Changing the World One Student at a Time
Boasting a new venue and a new agenda, the Institute for Justice’s 14th Annual Law Student Conference inspired and trained 40 new public interest law advocates for freedom.
Held at the Georgetown University Law Center in downtown D.C., the conference featured constitutional law scholars Randy Barnett, Doug Kmiec, Roger Pilon, and G. Marcus Cole, keynote speaker Judge Morris S. Arnold of the 8th U.S. Circuit Court of Appeals, and IJ attorneys and clients.
Students learned about topics rarely, if ever, covered in law school: public interest law, libertarian constitutional philosophy, media relations, outreach, as well as the Institute for Justice’s four pillars—school choice, economic liberty, property rights and the First Amendment. They also participated in media and legal moot courts to hone their advocacy skills. But, perhaps the most moving new session of all came from IJ’s clients. New London homeowner Mike Cristofaro, Virginia vintner Juanita Swedenburg and Cleveland school choice mom Roberta Kitchen shared their stories of IJ’s Supreme Court battles to vindicate their rights. The session encapsulated public interest practice, strategy and tactics through IJ’s focus: the human experience.

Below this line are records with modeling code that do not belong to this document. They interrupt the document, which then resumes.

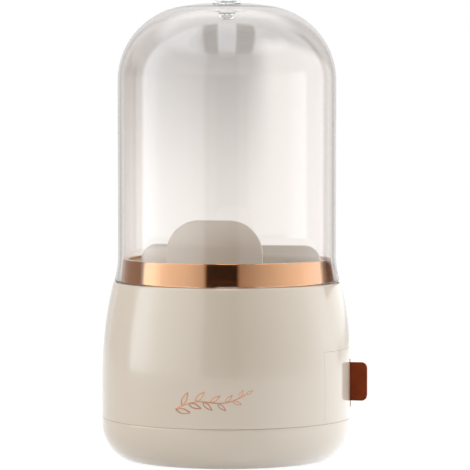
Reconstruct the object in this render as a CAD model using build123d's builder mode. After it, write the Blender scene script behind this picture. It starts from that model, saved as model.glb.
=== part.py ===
from build123d import *
from math import acos, asin, cos, degrees, radians, sin, sqrt
import os

os.makedirs("parts", exist_ok=True)

# A round storage box: a weighted foot, a body that turns on it with a side drawer,
# an organiser cup in the body's neck and a clear dome that lifts off.
# The origin is the middle of the rest face, +Z is up and the drawer opens along +X.

# Clearances
seam = 0.3  # turning gap between foot and body
play = 0.3  # between pieces that move past each other or drop into place
front_play = 0.2  # round the closed drawer front
running = 0.08  # radial, between the pivot pin and its hub
snug = 0.05  # radial, round screws and pressed pins

# Foot
body_r = 75.9  # widest radius, shared by foot and body
foot_h = 25.2
corner_r = 24.0  # round lower corner of the foot
corner_z = 21.4
foot_floor = 2.4
foot_edge = 0.8
pad_r = 56.0
pad_t = 1.8
pad_proud = 0.8

# Walls and body
wall = 2.4
body_h = 81.5  # from the seam to the shoulder
straight_h = 23.8  # upright part of the side
lean_r = 236.7  # the rest leans in along this radius
shoulder_edge = 1.4
ledge_w = 7.15  # from the side down to the neck, where the dome rests
neck_h = 12.5
neck_wall = 2.0
body_floor_t = 2.5

# Bearing
race_in_r = 31.0
race_out_r = 50.0
race_t = 3.0
race_gap = 2.0
race_screw_circle = 46.0
ball_r = 2.5
ball_circle = 38.0
ball_count = 16
ball_play = 0.25
cage_t = 1.2
cage_half_w = 4.5
spacer_h = 3.2  # ring under the body floor that carries the upper race
rib_t = 2.4

# Pivot
pivot_r = 4.0
hub_wall = 5.0
pivot_boss_h = 8.3
hub_gap = 0.5
well_r = 7.4  # recess over the pin for washer and screw
well_h = 4.4
washer_r = 6.8
washer_t = 1.0

# Screws
screw_r = 1.5
screw_head_r = 2.8
screw_sunk_h = 1.5
screw_pan_h = 2.0
pivot_screw_l = 10.0
race_screw_l = 9.0
floor_screw_l = 12.0
deck_screw_l = 11.0
front_screw_l = 8.0
slot_w = 0.8  # cross recess in each head
slot_depth = 0.7
post_wall = 2.7  # round the screws that enter the body
post_angle = 50.0  # from the drawer's direction, mirrored four ways
low_post_h = 14.0
post_inset = 0.3  # how far the low posts sink into the side wall

# Trim ring
ring_h = 14.0
ring_foot_w = 2.8  # the ring is wider at its foot than at its head
ring_head_w = 1.4
ring_edge = 0.5

# Deck and drawer bay
bay_h = 40.5
deck_t = 2.2
guide_t = 2.0
front_t = wall
front_half_w = 35.7
front_gap = 0.6  # from the drawer front's top to the deck
tray_half_w = 34.4
front_depth = 12.0  # from the drawer front's inner face to the tray
back_depth = 20.0  # from the side wall to the tray's back
tray_h = 38.0
tray_wall = 1.8
tray_corner = 4.0
travel = 85.0
stop_t = 2.2
stop_half_w = 12.0
stop_lug_h = 1.7
front_post_r = 3.5
front_post_y = 22.0
front_post_z = 12.0  # above and below the drawer front's middle

# Leather pull
tab_t = 2.4
tab_h = 23.2
tab_z = 47.6  # middle of the tab
tab_out = 10.2  # how far it stands out of the side
tab_corner = 3.3
tab_slot_h = 29.0
tab_slot_z = 46.6
pin_r = 1.2
pin_in = 4.1  # from the drawer front's inner face to the pin's axis
pin_end = 3.0  # length of the pin in each lug
lug_half_w = 3.2

# Organiser
cup_gap = 0.6  # finger room between the cup and the neck
cup_wall = 1.8
cup_floor = 2.0
cup_h = 47.5
cup_edge = 0.6
panel_t = 2.0
cell_depth = 21.2  # from the cup's front wall to the middle of the front panel
front_wing_h = 39.0
arch_h = 72.7
arch_corner = 20.0
rear_panel_h = 56.0
rear_corner = 10.0
cross_panel_y = 9.0
cell_h = 30.0
side_cell_w = 15.45  # from the cup's wall to an outer cell panel, along the front panel
keeper_t = 1.2  # upright ribs that hold the panels' ends
keeper_w = 3.0
keeper_h = 34.0

# Dome
rim_inset = 0.35  # from the shoulder's edge to the dome's rim
flare_w = 2.4
dome_wall = 2.2
flare_h = 16.4
flare_knee_h = 5.6
flare_knee = 1.0  # how much of the flare is left at the knee
dome_side_h = 120.8  # from the rim to where the top begins to turn in
dome_turn_r = 45.4
crown_r = 160.0
dimple_r = 14.0
dimple_depth = 2.0
dimple_flat_r = 5.0
dome_boss_r = 4.8
dome_boss_h = 5.5

# Knob
knob_r = 8.7
knob_sides = 16
knob_t = 4.8
knob_chamfer = 1.3
knob_stem_r = 3.4
knob_stem_h = 1.8
spigot_r = 2.2
spigot_l = 5.0

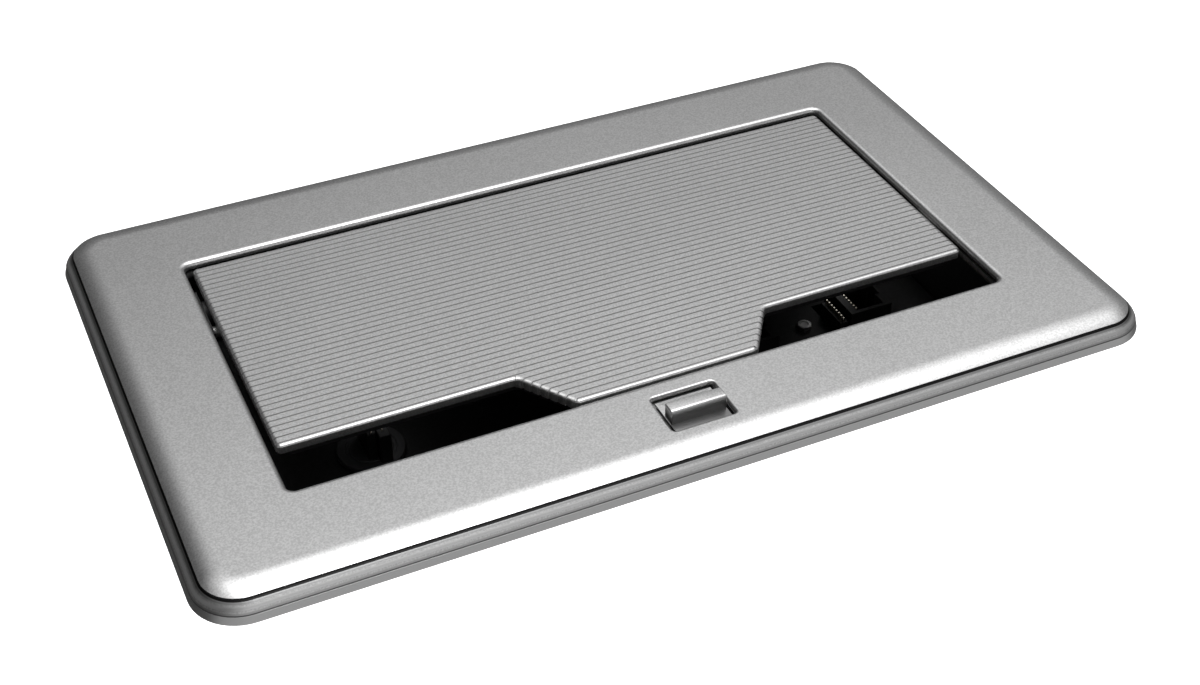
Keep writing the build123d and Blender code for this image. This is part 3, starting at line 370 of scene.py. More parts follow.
def satin_silver(name, base, grain_size, grain_depth, roughness, grooves=None, painted_light_and_shade=()):
    """Blasted and lacquered metal: fine grain, faint cloudiness, slightly brighter raised grains.

    Where grooves are given, as (first, pitch, width), their floors get painted shade and are
    duller: the distance to the nearest groove is a triangle wave of Y. Each entry of painted light
    and shade changes the metal by a factor between two places on an axis, in millimetres, and
    fades out over a softness.
    """
    finish = Finish(name)
    grain = finish.noise(1 / grain_size, roughness=0.6)
    cloud = finish.noise(18.0, detail=3.0)
    tone = finish.mix(grain.over(0.3, 0.7) * 0.85 + cloud * 0.15, rgba(base, 0.81), rgba(base, 1.14))
    dull = roughness + cloud * 0.04 + grain * 0.06
    if grooves:
        first, pitch, width = grooves
        apart = (finish.axis("Y") - first).folded(pitch / 2)
        inside = 1.0 - apart.over(width * 0.46, width * 0.60)
        # painted shade: the groove floors are drawn darker than the flat top
        tone = finish.mix(inside, tone, rgba(base, 0.72))
        dull = dull + inside * 0.2
    # painted light and shade: each entry scales the colour by a factor between two places on an axis
    for letter, low, high, soft, factor in painted_light_and_shade:
        along = finish.axis(letter)
        inside = along.over((low - soft) * MM, low * MM) - along.over(high * MM, (high + soft) * MM)
        tone = finish.mix(inside, tone, rgba(base, factor))
    finish.bump(grain, grain_depth)
    return finish.set(Base_Color=tone, Metallic=0.94, Roughness=dull)


def powder_coat(name, base):
    """Fine-textured powder coat with a dull shine."""
    finish = Finish(name)
    texture = finish.noise(1 / (0.7 * MM), detail=3.0, roughness=0.55)
    fine = finish.noise(1 / (0.22 * MM))
    tone = finish.mix(texture.over(0.4, 0.75), rgba(base, 0.8), rgba(base, 1.5))
    finish.bump(texture * 0.7 + fine * 0.3, 0.08 * MM)
    return finish.set(Base_Color=tone, Roughness=0.44 + texture * 0.2)


def moulded(name, base, roughness):
    """Moulded plastic with a faint spark-eroded texture."""
    finish = Finish(name)
    texture = finish.noise(1 / (0.35 * MM))
    flow = finish.noise(60.0)
    tone = finish.mix(flow, rgba(base, 0.85), rgba(base, 1.25))
    finish.bump(texture, 0.03 * MM)
    return finish.set(Base_Color=tone, Roughness=roughness + texture * 0.12)


def rubber(name, base):
    """Dull rubber with a little dust in its texture."""
    finish = Finish(name)
    texture = finish.noise(1 / (0.5 * MM), detail=3.0, roughness=0.6)
    dust = finish.noise(90.0, detail=4.0)
    tone = finish.mix(dust.over(0.5, 0.8), rgba(base), rgba(base, 1.8))
    finish.bump(texture, 0.05 * MM)
    return finish.set(Base_Color=tone, Roughness=0.7 + texture * 0.15, Specular_IOR_Level=0.15)


def zinc(name, base, roughness):
    """Bright plated steel with fine scratches and slight patches."""
    finish = Finish(name)
    patches = finish.noise(400.0, detail=3.0)
    scratches = finish.noise(900.0, place=finish.stretched((1.0, 14.0, 1.0)))
    tone = finish.mix(patches, rgba(base, 0.85), rgba(base, 1.1))
    finish.bump(scratches, 0.01 * MM)
    dull = roughness + patches * 0.12 + scratches * 0.08
    return finish.set(Base_Color=tone, Metallic=1.0, Roughness=dull)


def plated(name, base):
    """Gold plating, nearly even."""
    finish = Finish(name)
    patches = finish.noise(1500.0)
    tone = finish.mix(patches, rgba(base, 0.9), rgba(base, 1.08))
    finish.bump(patches, 0.004 * MM)
    return finish.set(Base_Color=tone, Metallic=1.0, Roughness=0.2 + patches * 0.12)


def solder_mask(name, base):
    """Circuit board: lacquer over the weave of the glass cloth, a product of two sines."""
    finish = Finish(name)
    turns = 2 * math.pi / (0.6 * MM)
    weave = (finish.axis("X") * turns).sine() * (finish.axis("Y") * turns).sine()
    tone = finish.mix(weave * 0.25 + 0.5, rgba(base, 0.8), rgba(base, 1.4))
    finish.bump(weave, 0.006 * MM)
    return finish.set(Base_Color=tone, Roughness=0.32 + finish.noise(200.0) * 0.1)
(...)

After attending IJ’s law student conference, students become part of IJ’s Human Action Network—a group of pro bono activists and attorneys committed to defending freedom through their day-to-day jobs or through pro bono work. HAN members help with IJ cases, research and media efforts. The 2005 class of HAN members is already engaged and assisting with Institute for Justice projects, and we look forward to a long, productive relationship with all the students from this year’s conference.